◆ Exercise
Set down only the lines running from the one with "Write the Blender" to the one with "import math", both lines included, exactly as they stand, please.

#### Raw records

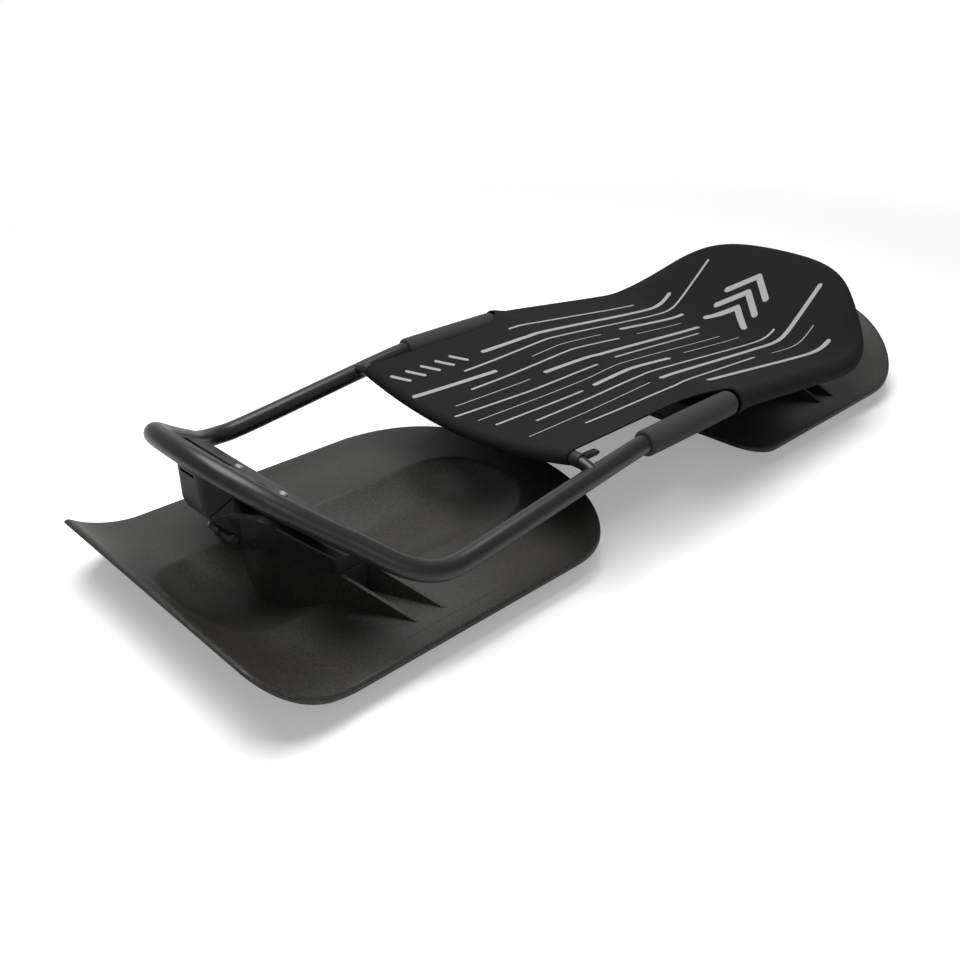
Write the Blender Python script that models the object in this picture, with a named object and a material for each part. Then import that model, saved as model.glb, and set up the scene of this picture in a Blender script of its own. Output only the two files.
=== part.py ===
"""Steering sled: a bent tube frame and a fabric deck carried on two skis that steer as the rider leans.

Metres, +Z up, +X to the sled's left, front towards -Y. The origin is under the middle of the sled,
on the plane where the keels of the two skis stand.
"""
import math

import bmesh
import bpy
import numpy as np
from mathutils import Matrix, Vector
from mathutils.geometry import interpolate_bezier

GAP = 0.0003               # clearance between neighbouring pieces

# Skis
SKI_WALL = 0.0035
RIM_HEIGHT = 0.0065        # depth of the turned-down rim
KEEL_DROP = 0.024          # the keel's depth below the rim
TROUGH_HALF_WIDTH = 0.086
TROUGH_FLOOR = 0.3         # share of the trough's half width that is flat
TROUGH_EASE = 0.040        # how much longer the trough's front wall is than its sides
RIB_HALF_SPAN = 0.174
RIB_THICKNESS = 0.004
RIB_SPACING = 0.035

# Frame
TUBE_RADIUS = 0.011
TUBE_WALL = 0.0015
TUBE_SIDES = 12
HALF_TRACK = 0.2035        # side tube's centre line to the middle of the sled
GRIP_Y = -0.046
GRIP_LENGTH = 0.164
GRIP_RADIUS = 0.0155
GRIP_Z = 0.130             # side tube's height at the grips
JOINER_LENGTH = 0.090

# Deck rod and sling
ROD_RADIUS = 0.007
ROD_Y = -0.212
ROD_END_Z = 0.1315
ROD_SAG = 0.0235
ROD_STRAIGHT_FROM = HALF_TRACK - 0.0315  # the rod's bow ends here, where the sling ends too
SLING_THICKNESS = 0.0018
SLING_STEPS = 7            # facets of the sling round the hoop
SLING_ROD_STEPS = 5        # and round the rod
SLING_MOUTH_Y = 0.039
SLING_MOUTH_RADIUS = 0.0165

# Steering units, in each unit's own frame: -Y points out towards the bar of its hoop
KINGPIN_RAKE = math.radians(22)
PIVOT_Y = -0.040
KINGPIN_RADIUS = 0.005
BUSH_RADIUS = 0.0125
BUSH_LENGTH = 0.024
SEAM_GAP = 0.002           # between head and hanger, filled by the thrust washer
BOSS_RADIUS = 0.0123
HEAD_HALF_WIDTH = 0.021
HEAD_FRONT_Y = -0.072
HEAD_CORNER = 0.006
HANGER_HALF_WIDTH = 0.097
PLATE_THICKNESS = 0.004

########
#### Raw records

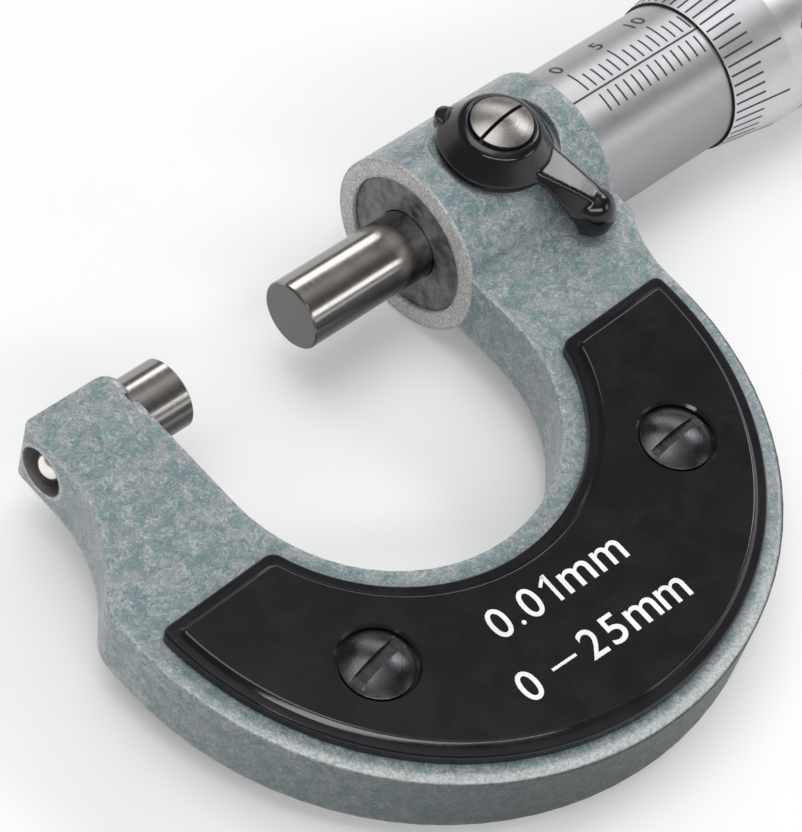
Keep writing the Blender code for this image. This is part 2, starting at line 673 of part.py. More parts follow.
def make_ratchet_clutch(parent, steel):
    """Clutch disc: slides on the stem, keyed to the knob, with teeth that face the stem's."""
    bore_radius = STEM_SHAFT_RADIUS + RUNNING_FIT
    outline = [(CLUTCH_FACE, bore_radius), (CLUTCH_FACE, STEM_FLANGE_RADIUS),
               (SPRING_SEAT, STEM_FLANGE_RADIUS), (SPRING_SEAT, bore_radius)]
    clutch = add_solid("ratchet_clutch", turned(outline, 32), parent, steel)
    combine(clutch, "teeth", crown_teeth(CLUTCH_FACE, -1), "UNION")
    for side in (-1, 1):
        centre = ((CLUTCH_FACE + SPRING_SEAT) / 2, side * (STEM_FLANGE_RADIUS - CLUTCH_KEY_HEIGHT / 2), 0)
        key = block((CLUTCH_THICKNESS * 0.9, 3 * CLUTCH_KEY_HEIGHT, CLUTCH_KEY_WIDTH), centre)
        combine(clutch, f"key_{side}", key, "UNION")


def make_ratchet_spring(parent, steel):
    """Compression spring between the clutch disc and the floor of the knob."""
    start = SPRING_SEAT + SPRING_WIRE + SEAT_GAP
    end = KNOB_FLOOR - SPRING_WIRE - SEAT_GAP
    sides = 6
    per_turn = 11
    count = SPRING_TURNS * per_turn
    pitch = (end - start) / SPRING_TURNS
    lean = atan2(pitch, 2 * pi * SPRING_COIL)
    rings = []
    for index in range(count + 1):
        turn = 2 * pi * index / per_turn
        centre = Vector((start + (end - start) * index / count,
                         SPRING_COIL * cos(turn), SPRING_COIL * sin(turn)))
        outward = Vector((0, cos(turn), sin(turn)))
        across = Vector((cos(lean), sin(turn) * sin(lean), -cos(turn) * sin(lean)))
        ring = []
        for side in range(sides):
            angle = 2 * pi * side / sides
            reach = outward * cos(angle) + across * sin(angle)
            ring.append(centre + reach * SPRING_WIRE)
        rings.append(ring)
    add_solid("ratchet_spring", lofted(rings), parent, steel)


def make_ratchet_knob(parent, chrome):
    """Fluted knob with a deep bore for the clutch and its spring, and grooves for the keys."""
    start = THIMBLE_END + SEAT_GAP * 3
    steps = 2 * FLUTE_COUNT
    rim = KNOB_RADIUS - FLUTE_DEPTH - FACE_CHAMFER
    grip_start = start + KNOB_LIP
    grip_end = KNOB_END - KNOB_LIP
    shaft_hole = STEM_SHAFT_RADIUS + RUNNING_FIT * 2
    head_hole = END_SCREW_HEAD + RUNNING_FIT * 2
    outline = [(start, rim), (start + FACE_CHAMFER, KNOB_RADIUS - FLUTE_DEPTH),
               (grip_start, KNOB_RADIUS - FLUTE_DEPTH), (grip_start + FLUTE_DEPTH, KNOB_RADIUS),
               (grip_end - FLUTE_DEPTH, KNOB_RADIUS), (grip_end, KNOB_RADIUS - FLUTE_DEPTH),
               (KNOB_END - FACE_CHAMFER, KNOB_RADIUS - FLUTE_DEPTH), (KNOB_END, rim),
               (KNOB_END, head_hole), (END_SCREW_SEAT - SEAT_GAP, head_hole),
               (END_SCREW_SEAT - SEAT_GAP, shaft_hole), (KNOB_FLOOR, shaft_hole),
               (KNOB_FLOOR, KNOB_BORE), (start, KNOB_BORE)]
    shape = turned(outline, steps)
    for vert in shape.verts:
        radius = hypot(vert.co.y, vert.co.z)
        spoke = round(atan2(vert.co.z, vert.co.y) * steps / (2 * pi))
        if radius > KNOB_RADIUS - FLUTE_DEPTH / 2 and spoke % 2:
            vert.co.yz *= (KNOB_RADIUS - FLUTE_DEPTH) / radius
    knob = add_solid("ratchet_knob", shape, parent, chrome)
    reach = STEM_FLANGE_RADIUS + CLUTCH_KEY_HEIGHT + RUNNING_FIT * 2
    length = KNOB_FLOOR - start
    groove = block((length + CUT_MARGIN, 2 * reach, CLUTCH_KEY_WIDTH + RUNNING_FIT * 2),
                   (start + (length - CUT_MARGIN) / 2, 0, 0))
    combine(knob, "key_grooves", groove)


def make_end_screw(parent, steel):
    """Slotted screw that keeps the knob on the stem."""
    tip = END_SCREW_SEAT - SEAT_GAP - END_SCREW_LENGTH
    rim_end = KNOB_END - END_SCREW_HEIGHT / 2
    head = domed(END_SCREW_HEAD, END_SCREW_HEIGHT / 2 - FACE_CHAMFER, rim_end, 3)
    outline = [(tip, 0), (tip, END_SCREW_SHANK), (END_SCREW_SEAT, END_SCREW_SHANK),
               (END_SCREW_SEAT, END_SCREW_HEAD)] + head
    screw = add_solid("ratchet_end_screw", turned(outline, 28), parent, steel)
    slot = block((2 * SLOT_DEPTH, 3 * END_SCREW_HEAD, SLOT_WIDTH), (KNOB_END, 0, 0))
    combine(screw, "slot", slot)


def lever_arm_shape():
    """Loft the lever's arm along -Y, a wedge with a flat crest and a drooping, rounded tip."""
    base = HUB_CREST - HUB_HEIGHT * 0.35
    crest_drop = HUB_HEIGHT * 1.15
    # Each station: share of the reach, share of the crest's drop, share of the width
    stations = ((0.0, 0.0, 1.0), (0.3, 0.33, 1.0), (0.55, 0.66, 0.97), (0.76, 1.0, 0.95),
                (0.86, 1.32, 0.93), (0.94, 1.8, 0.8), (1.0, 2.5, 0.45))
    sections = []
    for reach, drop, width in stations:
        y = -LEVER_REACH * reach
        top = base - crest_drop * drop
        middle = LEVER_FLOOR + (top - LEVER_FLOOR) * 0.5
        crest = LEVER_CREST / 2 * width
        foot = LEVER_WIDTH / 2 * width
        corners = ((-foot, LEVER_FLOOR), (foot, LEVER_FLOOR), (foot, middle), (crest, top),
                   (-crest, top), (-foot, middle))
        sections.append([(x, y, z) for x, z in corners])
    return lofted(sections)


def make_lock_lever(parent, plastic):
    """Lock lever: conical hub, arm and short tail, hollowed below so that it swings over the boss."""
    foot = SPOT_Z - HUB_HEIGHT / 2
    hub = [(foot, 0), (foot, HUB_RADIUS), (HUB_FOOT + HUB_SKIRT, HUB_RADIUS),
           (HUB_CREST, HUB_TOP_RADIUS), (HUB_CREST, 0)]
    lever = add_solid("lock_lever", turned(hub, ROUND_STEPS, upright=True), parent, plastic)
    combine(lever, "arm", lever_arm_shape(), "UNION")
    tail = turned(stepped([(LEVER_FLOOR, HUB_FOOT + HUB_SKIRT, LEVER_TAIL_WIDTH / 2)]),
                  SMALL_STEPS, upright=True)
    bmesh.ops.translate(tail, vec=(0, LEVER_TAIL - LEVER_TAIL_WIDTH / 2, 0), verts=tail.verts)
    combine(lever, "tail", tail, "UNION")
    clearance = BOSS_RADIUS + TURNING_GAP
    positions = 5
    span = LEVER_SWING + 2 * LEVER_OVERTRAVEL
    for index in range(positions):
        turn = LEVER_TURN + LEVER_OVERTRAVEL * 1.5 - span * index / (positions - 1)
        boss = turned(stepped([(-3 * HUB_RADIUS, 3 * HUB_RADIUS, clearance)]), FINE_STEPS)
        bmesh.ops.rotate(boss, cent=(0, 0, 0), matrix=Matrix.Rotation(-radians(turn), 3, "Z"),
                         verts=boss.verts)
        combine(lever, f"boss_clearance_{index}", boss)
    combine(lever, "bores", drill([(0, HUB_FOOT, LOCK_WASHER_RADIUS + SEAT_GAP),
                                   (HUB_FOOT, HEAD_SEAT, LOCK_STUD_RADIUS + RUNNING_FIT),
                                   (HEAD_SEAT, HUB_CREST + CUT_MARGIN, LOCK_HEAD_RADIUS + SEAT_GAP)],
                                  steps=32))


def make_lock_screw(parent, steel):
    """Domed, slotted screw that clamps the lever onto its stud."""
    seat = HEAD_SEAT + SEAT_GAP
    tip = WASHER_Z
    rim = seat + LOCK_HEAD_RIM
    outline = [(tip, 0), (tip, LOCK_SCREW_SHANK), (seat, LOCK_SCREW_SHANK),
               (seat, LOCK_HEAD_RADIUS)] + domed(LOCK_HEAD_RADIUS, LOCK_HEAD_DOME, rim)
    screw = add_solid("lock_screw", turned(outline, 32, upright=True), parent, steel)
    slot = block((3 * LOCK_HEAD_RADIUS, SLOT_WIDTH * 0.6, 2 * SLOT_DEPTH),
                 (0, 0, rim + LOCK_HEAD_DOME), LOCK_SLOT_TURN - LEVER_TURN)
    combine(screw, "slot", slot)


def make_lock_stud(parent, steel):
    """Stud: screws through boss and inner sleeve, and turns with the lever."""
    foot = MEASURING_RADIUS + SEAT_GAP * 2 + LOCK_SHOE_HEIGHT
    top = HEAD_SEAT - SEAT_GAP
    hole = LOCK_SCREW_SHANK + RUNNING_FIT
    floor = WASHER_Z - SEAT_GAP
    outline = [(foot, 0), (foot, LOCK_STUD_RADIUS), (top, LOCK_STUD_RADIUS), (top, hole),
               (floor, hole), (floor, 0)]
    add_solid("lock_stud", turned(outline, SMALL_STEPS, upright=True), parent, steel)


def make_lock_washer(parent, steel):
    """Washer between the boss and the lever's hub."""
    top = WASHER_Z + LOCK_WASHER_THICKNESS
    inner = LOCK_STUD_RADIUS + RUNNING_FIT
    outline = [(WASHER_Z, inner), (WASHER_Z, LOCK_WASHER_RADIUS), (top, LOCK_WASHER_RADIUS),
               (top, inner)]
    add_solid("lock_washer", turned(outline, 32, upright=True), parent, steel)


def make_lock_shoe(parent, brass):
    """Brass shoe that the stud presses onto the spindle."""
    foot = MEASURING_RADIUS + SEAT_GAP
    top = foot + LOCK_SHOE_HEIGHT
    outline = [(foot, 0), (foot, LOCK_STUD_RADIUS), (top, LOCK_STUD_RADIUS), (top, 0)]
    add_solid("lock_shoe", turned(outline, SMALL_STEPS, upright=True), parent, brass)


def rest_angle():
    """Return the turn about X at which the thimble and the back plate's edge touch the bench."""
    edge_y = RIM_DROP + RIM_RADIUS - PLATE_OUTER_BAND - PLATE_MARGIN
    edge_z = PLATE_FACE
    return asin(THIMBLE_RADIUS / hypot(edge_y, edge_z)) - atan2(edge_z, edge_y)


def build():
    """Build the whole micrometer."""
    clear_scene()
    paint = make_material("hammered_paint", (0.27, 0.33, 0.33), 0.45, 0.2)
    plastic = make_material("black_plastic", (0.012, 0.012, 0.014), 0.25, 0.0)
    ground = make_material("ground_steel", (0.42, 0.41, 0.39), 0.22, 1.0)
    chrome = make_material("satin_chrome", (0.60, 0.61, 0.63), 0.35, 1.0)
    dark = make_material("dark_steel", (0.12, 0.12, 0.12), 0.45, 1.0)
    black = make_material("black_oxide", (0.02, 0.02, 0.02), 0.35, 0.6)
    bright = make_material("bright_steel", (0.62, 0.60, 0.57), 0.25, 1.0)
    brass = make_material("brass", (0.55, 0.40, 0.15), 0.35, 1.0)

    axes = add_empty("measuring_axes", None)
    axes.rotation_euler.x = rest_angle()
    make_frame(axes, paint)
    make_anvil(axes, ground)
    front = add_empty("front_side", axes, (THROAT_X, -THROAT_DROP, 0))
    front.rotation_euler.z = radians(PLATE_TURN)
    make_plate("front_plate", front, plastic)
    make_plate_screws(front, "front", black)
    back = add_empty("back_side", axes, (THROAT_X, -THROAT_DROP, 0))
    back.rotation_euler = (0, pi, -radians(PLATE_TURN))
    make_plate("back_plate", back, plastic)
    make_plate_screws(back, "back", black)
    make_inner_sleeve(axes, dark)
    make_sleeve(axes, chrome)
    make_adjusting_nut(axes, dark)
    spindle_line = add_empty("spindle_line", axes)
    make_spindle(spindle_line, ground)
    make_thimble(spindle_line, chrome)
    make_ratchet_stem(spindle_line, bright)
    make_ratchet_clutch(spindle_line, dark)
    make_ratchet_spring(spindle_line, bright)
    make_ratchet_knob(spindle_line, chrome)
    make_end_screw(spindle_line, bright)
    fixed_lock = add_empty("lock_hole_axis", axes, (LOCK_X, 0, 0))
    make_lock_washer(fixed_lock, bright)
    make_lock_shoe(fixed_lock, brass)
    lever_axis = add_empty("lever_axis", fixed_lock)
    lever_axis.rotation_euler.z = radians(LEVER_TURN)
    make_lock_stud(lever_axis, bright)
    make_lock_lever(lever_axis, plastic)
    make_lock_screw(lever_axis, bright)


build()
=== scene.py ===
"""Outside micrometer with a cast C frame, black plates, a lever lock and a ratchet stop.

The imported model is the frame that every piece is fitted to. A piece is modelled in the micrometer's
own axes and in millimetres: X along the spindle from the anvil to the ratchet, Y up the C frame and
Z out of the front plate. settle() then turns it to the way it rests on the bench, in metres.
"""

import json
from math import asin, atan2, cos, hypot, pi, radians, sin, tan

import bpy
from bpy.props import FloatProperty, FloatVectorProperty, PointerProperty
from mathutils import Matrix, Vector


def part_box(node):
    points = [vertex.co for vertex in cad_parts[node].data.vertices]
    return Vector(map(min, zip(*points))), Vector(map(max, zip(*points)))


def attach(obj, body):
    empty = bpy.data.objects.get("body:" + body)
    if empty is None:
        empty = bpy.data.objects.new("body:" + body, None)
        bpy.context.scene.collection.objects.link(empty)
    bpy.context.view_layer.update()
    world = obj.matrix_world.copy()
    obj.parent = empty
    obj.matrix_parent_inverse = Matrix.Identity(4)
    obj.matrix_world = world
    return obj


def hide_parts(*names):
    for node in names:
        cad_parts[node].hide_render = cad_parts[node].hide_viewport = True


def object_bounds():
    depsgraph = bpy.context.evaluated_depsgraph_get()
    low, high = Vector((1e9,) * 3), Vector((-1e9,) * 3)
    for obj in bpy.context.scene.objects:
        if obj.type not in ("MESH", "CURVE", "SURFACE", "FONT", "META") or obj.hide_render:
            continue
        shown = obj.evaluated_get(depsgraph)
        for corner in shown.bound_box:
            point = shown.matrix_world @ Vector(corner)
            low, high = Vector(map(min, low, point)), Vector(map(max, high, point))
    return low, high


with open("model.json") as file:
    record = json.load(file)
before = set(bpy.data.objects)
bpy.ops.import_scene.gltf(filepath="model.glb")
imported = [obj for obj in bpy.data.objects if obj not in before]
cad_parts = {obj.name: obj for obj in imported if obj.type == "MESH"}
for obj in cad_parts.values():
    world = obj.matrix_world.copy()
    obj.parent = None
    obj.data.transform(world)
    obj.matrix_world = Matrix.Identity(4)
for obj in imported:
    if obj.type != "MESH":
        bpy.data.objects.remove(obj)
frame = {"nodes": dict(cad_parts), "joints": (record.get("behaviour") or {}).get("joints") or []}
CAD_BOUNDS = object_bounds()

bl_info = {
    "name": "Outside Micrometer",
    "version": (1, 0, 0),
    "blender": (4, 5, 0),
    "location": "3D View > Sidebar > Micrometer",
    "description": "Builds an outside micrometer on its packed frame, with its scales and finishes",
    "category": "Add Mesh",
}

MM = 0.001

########

◆ Solution
Write the Blender Python script that models the object in this picture, with a named object and a material for each part. Then import that model, saved as model.glb, and set up the scene of this picture in a Blender script of its own. Output only the two files.
=== part.py ===
"""Steering sled: a bent tube frame and a fabric deck carried on two skis that steer as the rider leans.

Metres, +Z up, +X to the sled's left, front towards -Y. The origin is under the middle of the sled,
on the plane where the keels of the two skis stand.
"""
import math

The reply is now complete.